*GIVEN INSTRUCTION*.
Find every line in the records below that holds the word "axes", and copy it out.

** START OF TASK INPUTS **

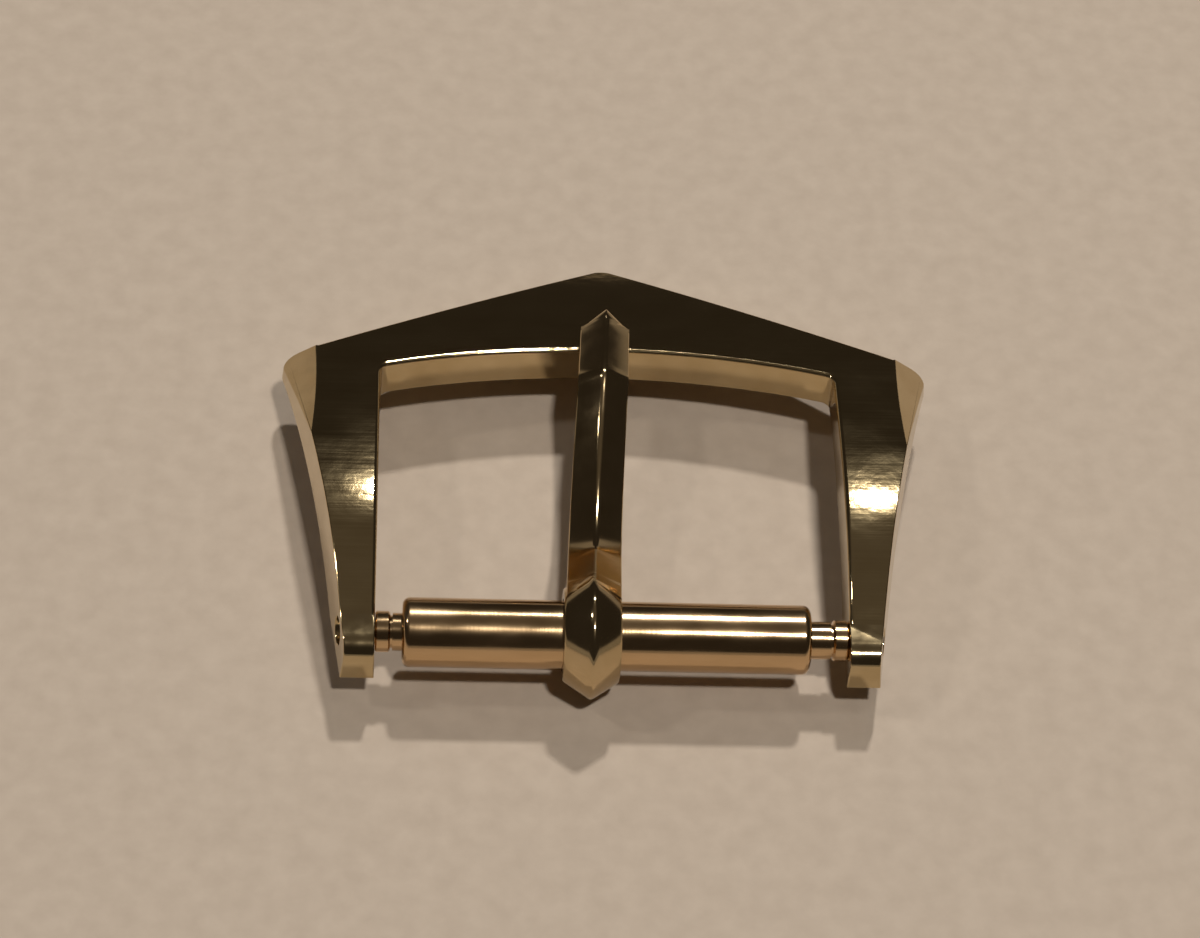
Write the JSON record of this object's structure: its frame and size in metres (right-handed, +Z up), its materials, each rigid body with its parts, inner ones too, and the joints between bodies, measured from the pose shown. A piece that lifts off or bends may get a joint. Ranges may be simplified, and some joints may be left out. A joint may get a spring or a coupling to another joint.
{
  "type": "watch tang buckle",
  "caption": "Gold-toned tang buckle for a narrow watch strap: arched pointed frame, bevelled corners, roofed tang and spring bar.",
  "frame": {"origin": "middle of the footprint, on the surface that the buckle lies on", "axes": "+X across the strap, +Y from the spring bar to the pointed front, +Z up to the side that is seen on the wrist"},
  "size_m": [0.02, 0.0166, 0.0039],
  "materials": {
    "frame_gold": "gold plate, brushed on top and polished on the bevels",
    "tang_gold": "polished gold plate",
    "bar_gold": "turned and polished rose-toned gold plate",
    "spring_steel": "drawn spring wire"
  },
  "bodies": {
    "frame": {"frame": "frame_gold"},
    "barrel": {"bar_barrel": "bar_gold", "bar_spring": "spring_steel"},
    "tang": {"tang": "tang_gold"},
    "pin_left": {"bar_pin_left": "bar_gold"},
    "pin_right": {"bar_pin_right": "bar_gold"}
  },
  "joints": [
    {"name": "tang_swing", "type": "hinge", "parent": "frame", "child": "barrel", "pos_m": [0, -0.00643, 0.0019], "axis": [1, 0, 0], "range_deg": [0, 340]},
    {"name": "tang_slide", "type": "slide", "parent": "barrel", "child": "tang", "axis": [1, 0, 0], "range_m": [-0.0047, 0.0056]},
    {"name": "pin_left_press", "type": "slide", "parent": "frame", "child": "pin_left", "axis": [1, 0, 0], "range_m": [0, 0.00033], "stiffness_N_per_m": 1000, "springref_m": -0.002, "deforming": ["bar_spring"]},
    {"name": "pin_right_press", "type": "slide", "parent": "frame", "child": "pin_right", "axis": [-1, 0, 0], "range_m": [0, 0.00067], "stiffness_N_per_m": 1000, "springref_m": -0.002, "deforming": ["bar_spring"]}
  ]
}
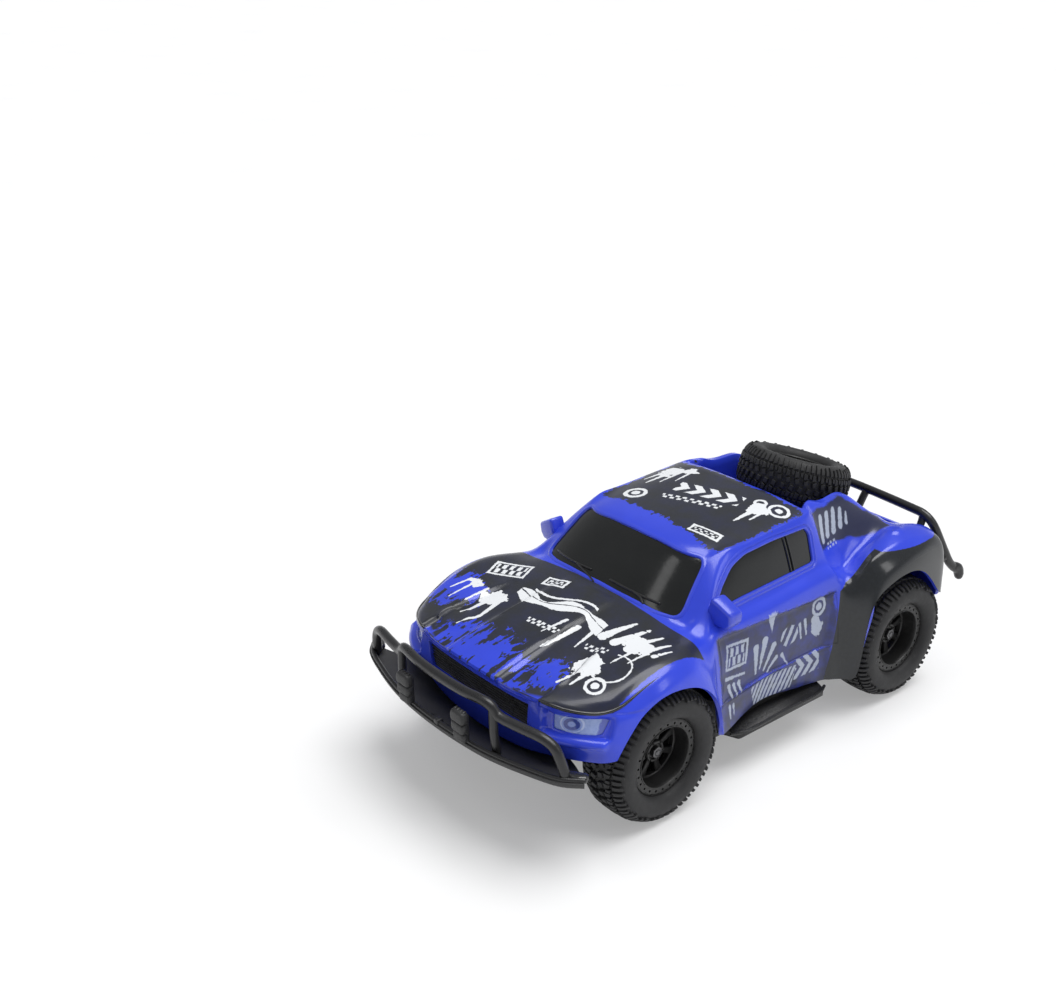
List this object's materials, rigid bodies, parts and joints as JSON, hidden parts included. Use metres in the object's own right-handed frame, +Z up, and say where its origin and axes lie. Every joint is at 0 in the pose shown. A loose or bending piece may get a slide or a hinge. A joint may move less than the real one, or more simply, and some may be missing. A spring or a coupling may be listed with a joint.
{
  "type": "remote control car",
  "caption": "Toy radio-controlled short-course pickup with a moulded shell, spoked wheels, steering front axle, geared rear axle, bull bar, rear bar and a spare tyre in the bed.",
  "frame": {"origin": "middle of the footprint of the whole car, on the floor that the tyres stand on", "axes": "+Z up, front of the car towards -Y, +X to the car's left side as seen by a driver sitting in it"},
  "size_m": [0.1432, 0.277, 0.1117],
  "materials": {
    "body_blue": "glossy moulded",
    "window_black": "high gloss",
    "black_plastic": "satin moulded",
    "bar_black": "satin gloss tube",
    "grille_black": "fine mesh",
    "lamp_print": "printed lens",
    "tyre_rubber": "soft rubber",
    "rim_black": "satin",
    "steel": "turned",
    "motor_can": "rolled can",
    "brass": "turned",
    "nylon": "moulded nylon",
    "cell_wrap": "printed sleeve",
    "board_green": "solder mask"
  },
  "bodies": {
    "chassis": {"body_shell": "body_blue", "windshield": "window_black", "side_window_left": "window_black", "side_window_right": "window_black", "grille_insert": "grille_black", "headlight_lens_left": "lamp_print", "headlight_lens_right": "lamp_print", "front_bumper": "bar_black", "rear_bumper": "bar_black", "fog_lamp_left": "black_plastic", "fog_lamp_right": "black_plastic", "side_step_left": "black_plastic", "side_step_right": "black_plastic", "chassis_tub": "black_plastic", "steering_servo": "black_plastic", "steering_cover": "black_plastic", "battery_box": "black_plastic", "gearbox_lower": "black_plastic", "gearbox_cover": "black_plastic", "spare_mount": "black_plastic", "spare_tyre": "tyre_rubber", "spare_rim": "rim_black", "reduction_pin": "steel", "kingpin_left": "steel", "kingpin_right": "steel", "switch_housing": "steel", "body_screw_front_left": "steel", "body_screw_front_right": "steel", "body_screw_rear_left": "steel", "body_screw_rear_right": "steel", "drive_motor": "motor_can", "axle_bush_left": "brass", "axle_bush_right": "brass", "battery_cell_1": "cell_wrap", "battery_cell_2": "cell_wrap", "battery_cell_3": "cell_wrap", "battery_cell_4": "cell_wrap", "circuit_board": "board_green"},
    "rear_axle_set": {"rear_axle": "steel", "axle_gear": "nylon", "tyre_rear_left": "tyre_rubber", "tyre_rear_right": "tyre_rubber", "rim_rear_left": "rim_black", "rim_rear_right": "rim_black", "wheel_nut_rear_left": "steel", "wheel_nut_rear_right": "steel"},
    "reduction_set": {"reduction_gear": "nylon"},
    "pinion_set": {"motor_pinion": "brass"},
    "knuckle_set_left": {"knuckle_left": "black_plastic", "wheel_nut_front_left": "steel"},
    "knuckle_set_right": {"knuckle_right": "black_plastic", "wheel_nut_front_right": "steel"},
    "wheel_front_left": {"tyre_front_left": "tyre_rubber", "rim_front_left": "rim_black"},
    "wheel_front_right": {"tyre_front_right": "tyre_rubber", "rim_front_right": "rim_black"},
    "tie_rod_body": {"tie_rod": "black_plastic"},
    "steering_arm_body": {"steering_arm": "nylon"},
    "battery_door_body": {"battery_door": "black_plastic"},
    "power_switch_body": {"power_switch": "black_plastic"}
  },
  "joints": [
    {"name": "rear_axle_spin", "type": "hinge", "parent": "chassis", "child": "rear_axle_set", "pos_m": [0, 0.08786, 0.03], "axis": [1, 0, 0], "continuous": true},
    {"name": "reduction_spin", "type": "hinge", "parent": "chassis", "child": "reduction_set", "pos_m": [0, 0.07426, 0.03], "axis": [1, 0, 0], "continuous": true},
    {"name": "pinion_spin", "type": "hinge", "parent": "chassis", "child": "pinion_set", "pos_m": [0, 0.06226, 0.03], "axis": [1, 0, 0], "continuous": true},
    {"name": "steer_left", "type": "hinge", "parent": "chassis", "child": "knuckle_set_left", "pos_m": [0.048, -0.06614, 0.03], "axis": [0, 0, 1], "range_deg": [-20, 20]},
    {"name": "steer_right", "type": "hinge", "parent": "chassis", "child": "knuckle_set_right", "pos_m": [-0.048, -0.06614, 0.03], "axis": [0, 0, 1], "range_deg": [-20, 20]},
    {"name": "tie_rod_slide", "type": "slide", "parent": "chassis", "child": "tie_rod_body", "axis": [1, 0, 0], "range_m": [-0.0032, 0.0032]},
    {"name": "steering_arm_turn", "type": "hinge", "parent": "chassis", "child": "steering_arm_body", "pos_m": [0, -0.04814, 0.03], "axis": [0, 0, 1], "range_deg": [-20, 20]},
    {"name": "wheel_spin_left", "type": "hinge", "parent": "knuckle_set_left", "child": "wheel_front_left", "pos_m": [0.0545, -0.06614, 0.03], "axis": [1, 0, 0], "continuous": true},
    {"name": "wheel_spin_right", "type": "hinge", "parent": "knuckle_set_right", "child": "wheel_front_right", "pos_m": [-0.0545, -0.06614, 0.03], "axis": [1, 0, 0], "continuous": true},
    {"name": "battery_door_hinge", "type": "hinge", "parent": "chassis", "child": "battery_door_body", "pos_m": [0, 0.04086, 0.014], "axis": [1, 0, 0], "range_deg": [0, 90]},
    {"name": "power_switch_slide", "type": "slide", "parent": "chassis", "child": "power_switch_body", "axis": [0, 1, 0], "range_m": [0, 0.0035]}
  ],
  "couplings": [
    {"joint": "reduction_spin", "follows": "rear_axle_spin", "ratio": -2.4},
    {"joint": "pinion_spin", "follows": "rear_axle_spin", "ratio": 6.6},
    {"joint": "steer_right", "follows": "steer_left", "ratio": 1},
    {"joint": "tie_rod_slide", "follows": "steer_left", "m_per_rad": -0.009},
    {"joint": "steering_arm_turn", "follows": "steer_left", "ratio": -1}
  ]
}
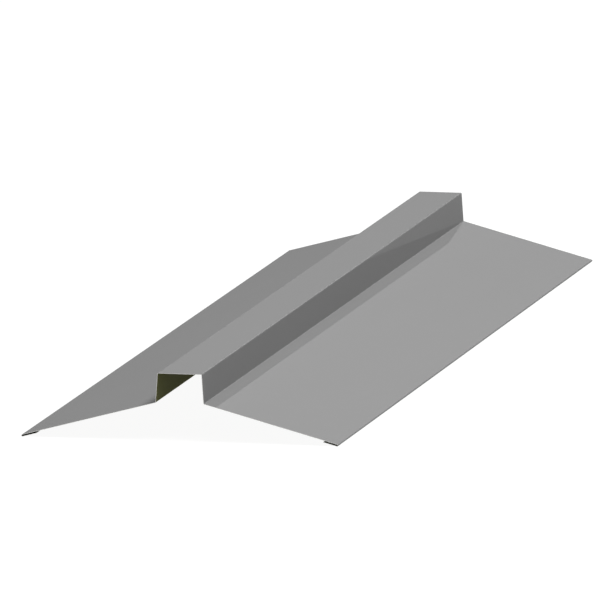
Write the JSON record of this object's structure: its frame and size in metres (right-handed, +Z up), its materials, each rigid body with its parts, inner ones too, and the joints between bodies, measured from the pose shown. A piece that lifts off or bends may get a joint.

** END OF TASK INPUTS **

*SOLUTION TO THIS EXERCISE*.
  "frame": {"origin": "middle of the footprint, on the surface that the buckle lies on", "axes": "+X across the strap, +Y from the spring bar to the pointed front, +Z up to the side that is seen on the wrist"},
List this object's materials, rigid bodies, parts and joints as JSON, hidden parts included. Use metres in the object's own right-handed frame, +Z up, and say where its origin and axes lie. Every joint is at 0 in the pose shown. A loose or bending piece may get a slide or a hinge. A joint may move less than the real one, or more simply, and some may be missing. A spring or a coupling may be listed with a joint.
  "frame": {"origin": "middle of the footprint of the whole car, on the floor that the tyres stand on", "axes": "+Z up, front of the car towards -Y, +X to the car's left side as seen by a driver sitting in it"},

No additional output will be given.